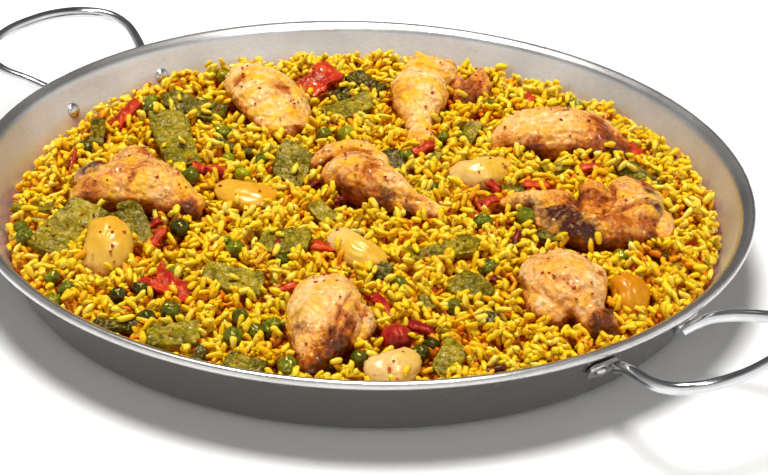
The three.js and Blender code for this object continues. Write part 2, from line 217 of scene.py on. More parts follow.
table_paint, tree, shader = finish("table_paint", Roughness=0.9)
mottle = node(tree, "ShaderNodeTexNoise", {"Scale": 3.0})
give(shader, Base_Color=ramp(tree, mottle, (0.3, "f6f6f6"), (0.7, "fafafa")))
table_size = 6.0
table_drop = 0.0003  # keeps it clear of the base of the pan
corners = [(x * table_size, y * table_size, -table_drop) for x, y in ((-1, -1), (1, -1), (1, 1), (-1, 1))]
table_mesh = plain_mesh("table", corners, [(0, 1, 2, 3)])
table_mesh.materials.append(table_paint)
table = bpy.data.objects.new("table", table_mesh)
bpy.context.scene.collection.objects.link(table)

bpy.context.scene.view_settings.view_transform = "Standard"
bpy.context.scene.view_settings.look = "None"


# ---- The pan ----
# A shallow dish pressed from one sheet of carbon steel: flat base, round corner, slanted wall, and a lip that
# is flared and rolled over. It is spun round its axis, and its satin finish runs round it. Its outside is
# painted darker, as shade.
rim_radius = 200.0
pan_height = 40.0
base_radius = 170.5
corner_radius = 8.0
wall_slant = math.radians(28)
sheet = 1.3
lip_radius = 2.2
flare_height = 30.0
outer_pull, inner_pull = (35, 34.6), (33.5, 34.3)  # what the flare bends towards: first on the wall's line
wall_margin = 3.0  # from the ends of the straight wall to its first and last points
pan_sides = 240
shade_line, matt_line = 34.5, 37.0  # up to where the outside is painted dark, as shade, and the inside is dull
line_fade = 3.0
wall_start_radius = base_radius + corner_radius * math.cos(wall_slant)
wall_start_height = corner_radius * (1 - math.sin(wall_slant))


def outer_wall(z):
    return wall_start_radius + (z - wall_start_height) * math.tan(wall_slant)


def inner_wall(z):
    return outer_wall(z) - sheet / math.cos(wall_slant)


def arc(centre, radius, start, end, steps):
    angles = np.radians(np.linspace(start, end, steps + 1))
    return [(centre[0] + radius * math.cos(a), centre[1] + radius * math.sin(a)) for a in angles]


def bend(start, pull, end, steps):
    """Points on a curve from start to end that leaves and arrives in the direction of pull."""
    points = []
    for t in np.linspace(0, 1, steps + 1)[1:-1]:
        weights = ((1 - t) ** 2, 2 * t * (1 - t), t**2)
        points.append(tuple(sum(w * p[i] for w, p in zip(weights, (start, pull, end))) for i in (0, 1)))
    return points


def pan_profile():
    """The sheet's outline as (radius, height), up the outside, over the lip and down the inside, in mm."""
    lip = (rim_radius - lip_radius, pan_height - lip_radius)
    lip_points = arc(lip, lip_radius, -150, 92, 18)
    straight_heights = np.linspace(wall_start_height + wall_margin, flare_height - wall_margin, 8)
    outer_end = (outer_wall(flare_height), flare_height)
    inner_end = (inner_wall(flare_height), flare_height)
    inner_top = (inner_wall(flare_height) + 3.4, pan_height - 2.3)  # the hollow inside the rolled lip
    step = (lip_points[-1][0] - 1.4, pan_height - 0.5)
    return [
        (0, 0),
        *arc((base_radius, corner_radius), corner_radius, -90, -math.degrees(wall_slant), 10),
        *[(outer_wall(z), z) for z in straight_heights],
        outer_end,
        *bend(outer_end, (outer_wall(outer_pull[0]), outer_pull[1]), lip_points[0], 6),
        *lip_points,
        step,
        *bend(step, (inner_top[0] + 1.4, inner_top[1] + 0.9), inner_top, 4),
        *bend(inner_top, (inner_wall(inner_pull[0]), inner_pull[1]), inner_end, 6),
        inner_end,
        *[(inner_wall(z), z) for z in reversed(straight_heights)],
        *arc((base_radius, corner_radius), corner_radius - sheet, -math.degrees(wall_slant), -90, 8),
        (0, sheet),
    ]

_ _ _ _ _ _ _

- [Work to do]: Please repeat the listing exactly, with nothing left out.

- [Solution]:
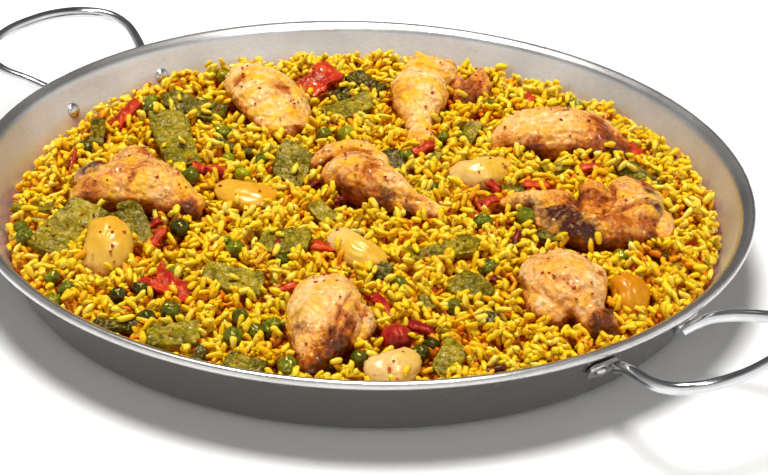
The three.js and Blender code for this object continues. Write part 2, from line 217 of scene.py on. More parts follow.
table_paint, tree, shader = finish("table_paint", Roughness=0.9)
mottle = node(tree, "ShaderNodeTexNoise", {"Scale": 3.0})
give(shader, Base_Color=ramp(tree, mottle, (0.3, "f6f6f6"), (0.7, "fafafa")))
table_size = 6.0
table_drop = 0.0003  # keeps it clear of the base of the pan
corners = [(x * table_size, y * table_size, -table_drop) for x, y in ((-1, -1), (1, -1), (1, 1), (-1, 1))]
table_mesh = plain_mesh("table", corners, [(0, 1, 2, 3)])
table_mesh.materials.append(table_paint)
table = bpy.data.objects.new("table", table_mesh)
bpy.context.scene.collection.objects.link(table)

bpy.context.scene.view_settings.view_transform = "Standard"
bpy.context.scene.view_settings.look = "None"


# ---- The pan ----
# A shallow dish pressed from one sheet of carbon steel: flat base, round corner, slanted wall, and a lip that
# is flared and rolled over. It is spun round its axis, and its satin finish runs round it. Its outside is
# painted darker, as shade.
rim_radius = 200.0
pan_height = 40.0
base_radius = 170.5
corner_radius = 8.0
wall_slant = math.radians(28)
sheet = 1.3
lip_radius = 2.2
flare_height = 30.0
outer_pull, inner_pull = (35, 34.6), (33.5, 34.3)  # what the flare bends towards: first on the wall's line
wall_margin = 3.0  # from the ends of the straight wall to its first and last points
pan_sides = 240
shade_line, matt_line = 34.5, 37.0  # up to where the outside is painted dark, as shade, and the inside is dull
line_fade = 3.0
wall_start_radius = base_radius + corner_radius * math.cos(wall_slant)
wall_start_height = corner_radius * (1 - math.sin(wall_slant))


def outer_wall(z):
    return wall_start_radius + (z - wall_start_height) * math.tan(wall_slant)


def inner_wall(z):
    return outer_wall(z) - sheet / math.cos(wall_slant)


def arc(centre, radius, start, end, steps):
    angles = np.radians(np.linspace(start, end, steps + 1))
    return [(centre[0] + radius * math.cos(a), centre[1] + radius * math.sin(a)) for a in angles]


def bend(start, pull, end, steps):
    """Points on a curve from start to end that leaves and arrives in the direction of pull."""
    points = []
    for t in np.linspace(0, 1, steps + 1)[1:-1]:
        weights = ((1 - t) ** 2, 2 * t * (1 - t), t**2)
        points.append(tuple(sum(w * p[i] for w, p in zip(weights, (start, pull, end))) for i in (0, 1)))
    return points


def pan_profile():
    """The sheet's outline as (radius, height), up the outside, over the lip and down the inside, in mm."""
    lip = (rim_radius - lip_radius, pan_height - lip_radius)
    lip_points = arc(lip, lip_radius, -150, 92, 18)
    straight_heights = np.linspace(wall_start_height + wall_margin, flare_height - wall_margin, 8)
    outer_end = (outer_wall(flare_height), flare_height)
    inner_end = (inner_wall(flare_height), flare_height)
    inner_top = (inner_wall(flare_height) + 3.4, pan_height - 2.3)  # the hollow inside the rolled lip
    step = (lip_points[-1][0] - 1.4, pan_height - 0.5)
    return [
        (0, 0),
        *arc((base_radius, corner_radius), corner_radius, -90, -math.degrees(wall_slant), 10),
        *[(outer_wall(z), z) for z in straight_heights],
        outer_end,
        *bend(outer_end, (outer_wall(outer_pull[0]), outer_pull[1]), lip_points[0], 6),
        *lip_points,
        step,
        *bend(step, (inner_top[0] + 1.4, inner_top[1] + 0.9), inner_top, 4),
        *bend(inner_top, (inner_wall(inner_pull[0]), inner_pull[1]), inner_end, 6),
        inner_end,
        *[(inner_wall(z), z) for z in reversed(straight_heights)],
        *arc((base_radius, corner_radius), corner_radius - sheet, -math.degrees(wall_slant), -90, 8),
        (0, sheet),
    ]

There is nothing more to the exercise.